Targeting the pathways that make nucleotides, which are required for the synthesis of DNA and RNA, is a well explored and validated concept in oncology. However, until now this has been achieved through non-selective drugs, which cause unacceptable side effects.

Human genetics and the identification of a handful of individuals that lack CTPS1 demonstrated the crucial role that CTPS1 plays in allowing lymphocytes, T and B cells, to proliferate. Importantly, the lack of CTPS1 in these individuals had no other effects. This means that selective inhibition of CTPS1 should block proliferation of cancerous T and B cells and not bring unexpected side effects. The reason this can be achieved is due to the related enzyme CTPS2 which is able to maintain nucleotide synthesis in healthy cells, something unique to this step in the pathway and a key differentiation for our approach.

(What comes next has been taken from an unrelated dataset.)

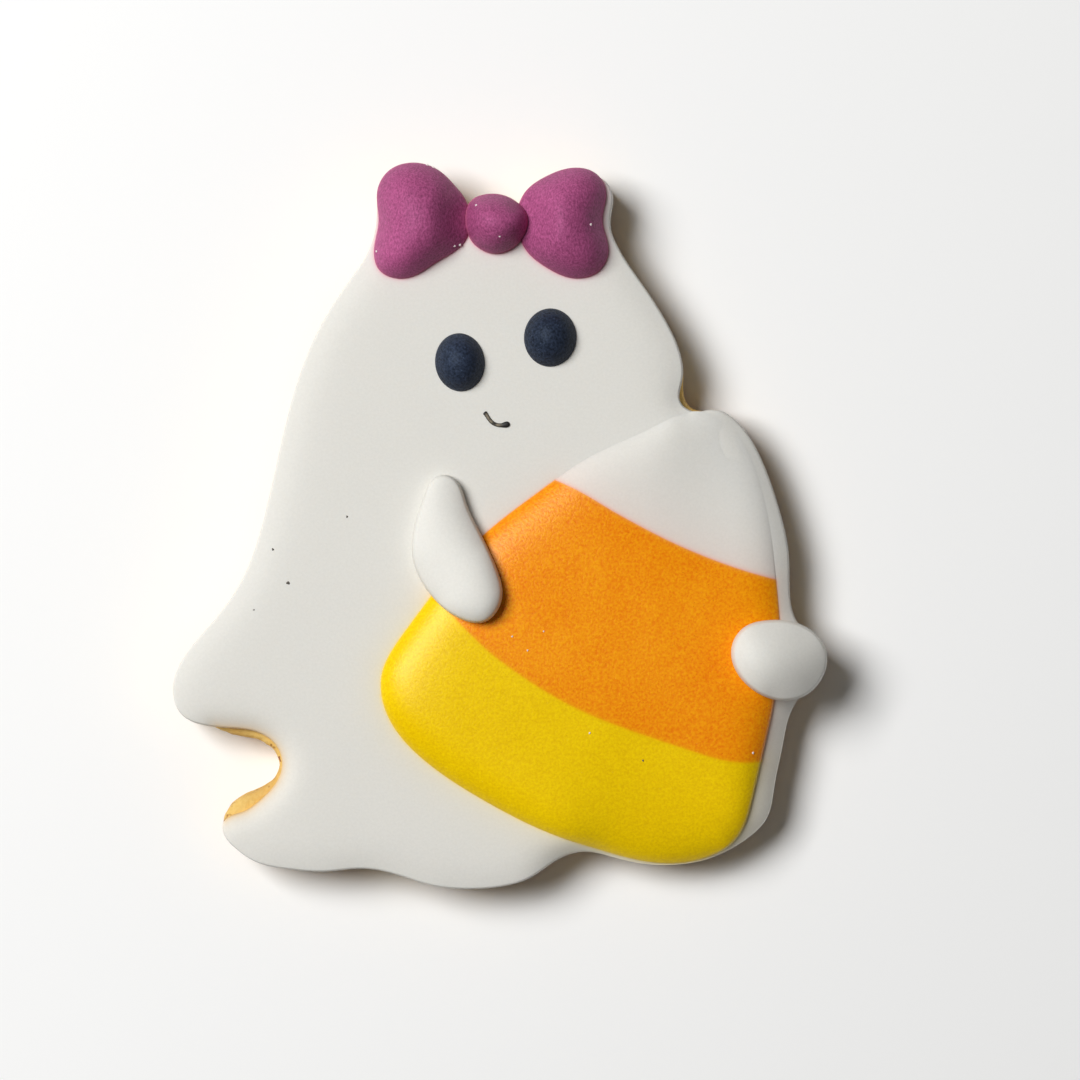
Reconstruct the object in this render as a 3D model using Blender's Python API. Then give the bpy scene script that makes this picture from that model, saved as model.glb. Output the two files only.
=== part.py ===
"""An iced sugar cookie: a little ghost with a bow, hugging a big three-coloured sweet.

A flat cut-out biscuit carries one white pool of icing. The sweet, the arms, the bow and the eyes are smaller
pools of icing that have set on top of it, and the smile is a fine piped line.

Metres, +Z up. The cookie lies on its back on z = 0, with the origin under the middle of its outline. +Y runs up
the ghost, from hem to bow, and +X to the side on which it holds the sweet.
"""

import math

import bmesh
import bpy
import numpy as np
from mathutils.geometry import delaunay_2d_cdt

MM = 0.001

# Driving dimensions, in millimetres.
BISCUIT_THICK = 6.5
BISCUIT_ROUND = 0.8  # radius on the biscuit's top and bottom edges
GAP = 0.3  # kept between touching pieces
RIM_WALL = 0.25  # the upright start of every pool's edge
UNDERCUT_STOP = 0.6  # share of the ghost's icing below which nothing follows its edge down
SMILE_THICK = 0.6
ON_EDGE = 0.001  # a point nearer to an edge than this counts as lying on it
CLIMB = 0.9  # how far outside the sweet's edge a piece that lies on it starts to climb
CUT_CLEARANCE = 0.9  # no lattice vertex of the sweet lies nearer than this to a line between its colours

# Each pool: how far it stands above what it lies on, how far in from its edge it levels out, and its colour.
GHOST_RISE, GHOST_SHOULDER = 2.2, 3.2
CORN_RISE, CORN_SHOULDER = 2.3, 3.6
BOW_RISE, BOW_SHOULDER = 6.0, 6.0
KNOT_RISE, KNOT_SHOULDER = 6.2, 5.0
ARM_RISE, ARM_SHOULDER = 3.0, 3.4
EYE_RISE, EYE_SHOULDER = 3.3, 3.0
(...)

Targeted therapies for cancer is a crowded and challenging space, what makes Step Pharma stand out from others in the field and why do you believe you will succeed?

We believe that our investigational therapy, STP938, has the potential to transform the way lymphomas are treated. T cell lymphoma patients have no good options following relapse and there are few alternative drugs in development. The high unmet need for novel therapies brings the potential for the accelerated approval of STP938 following successful Phase II clinical studies.

B cell lymphoma treatment is complex and, despite the recent success seen with CAR-T therapies, many patients are not fit enough to withstand the trauma of a CAR-T therapy.  As more data accumulates, it is becoming clear that the majority of CAR-T patients will also relapse. The future of cancer treatment lies in moving away from chemotherapy and towards the use of appropriate combinations of targeted therapies to maximise the benefit to patients. These combinations should be driven by science, and we have spent considerable time developing an understanding of the most appropriate drugs that could ultimately combine with STP938.

We also believe that inhibition of CTPS1 will be successful in the treatment of some solid tumours. We are developing a biomarker that will enable selection of patients sensitive to CTPS1 inhibition, with an initial focus on ovarian and lung cancer, aiming to start clinical studies next year. In addition, the combination of STP938 with drugs that inhibit the DNA Damage Response pathway has shown incredible synergy in pre-clinical experiments across a range of solid tumours.